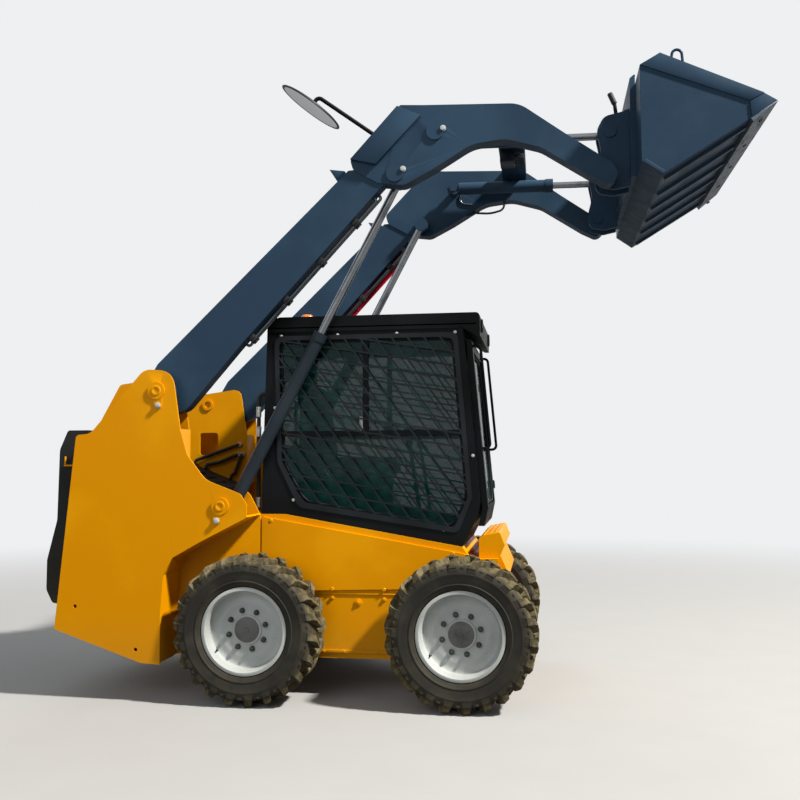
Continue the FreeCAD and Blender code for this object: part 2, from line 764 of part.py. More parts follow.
def amber_lamp():
    base = Part.makeCylinder(48, 18, V(150, 0, roof_top_z))
    dome = Part.makeCone(44, 34, 62, V(150, 0, roof_top_z + 18))
    return base.fuse(dome).removeSplitter()


# Cab door, in the plane of the cab's front
def door_axis():
    return V(cab_front_top_x - cab_front_x, 0, cab_top_z - cab_front_z).normalize()


def door_face_x(z):
    return front_wall_x(z) + door_gap + door_thickness


def door_axis_point(z):
    return V(door_face_x(z), door_half + 12, z)


def door_knuckles():
    return (1100.0, 1700.0)


def door_frame():
    low_back = door_face_x(1010) - door_thickness
    door = side_plate([
        (front_wall_x(door_top_z) + door_gap, door_top_z, 0), (door_face_x(door_top_z), door_top_z, 10),
        (door_face_x(1010), 1010, 60), (cab_front_x + 20, door_low_z, 0), (cab_front_x - 12, door_low_z, 0),
        (low_back, 1010, 40),
    ], -door_half, door_half)
    opening = box(1000, 1400, -door_half + door_post, door_half - door_post, 1020, door_top_z - door_post)
    door = door.cut(opening)
    for z in door_knuckles():
        pin = door_axis_point(z)
        low = pin + door_axis() * (seat_gap + 1)
        knuckle = rod(low, low + door_axis() * 38, 9)
        arm = box(pin.x - 13, pin.x - 1, door_half - 5, pin.y, z + 6, z + 34)
        bore = rod(pin - door_axis() * 8, pin + door_axis() * 60, 5 + running_gap)
        door = door.fuse([knuckle, arm]).cut(bore)
    return door.removeSplitter()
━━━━
Exactly as they stand, set down the lines from the top of the data through the line with "return (1100.0, 1700.0)".

#### WORKED SOLUTION:
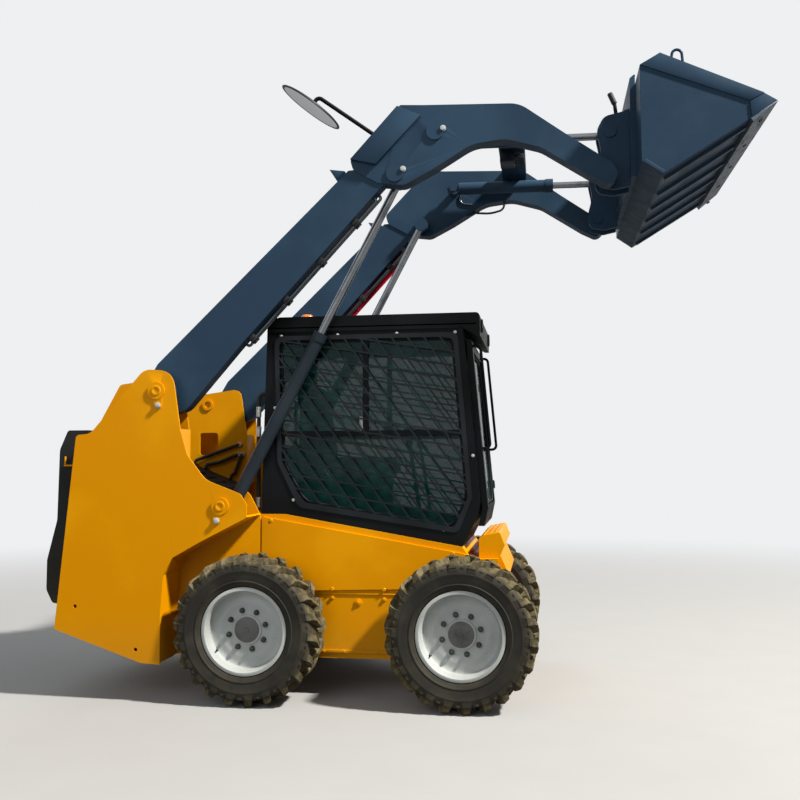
Continue the FreeCAD and Blender code for this object: part 2, from line 764 of part.py. More parts follow.
def amber_lamp():
    base = Part.makeCylinder(48, 18, V(150, 0, roof_top_z))
    dome = Part.makeCone(44, 34, 62, V(150, 0, roof_top_z + 18))
    return base.fuse(dome).removeSplitter()


# Cab door, in the plane of the cab's front
def door_axis():
    return V(cab_front_top_x - cab_front_x, 0, cab_top_z - cab_front_z).normalize()


def door_face_x(z):
    return front_wall_x(z) + door_gap + door_thickness


def door_axis_point(z):
    return V(door_face_x(z), door_half + 12, z)


def door_knuckles():
    return (1100.0, 1700.0)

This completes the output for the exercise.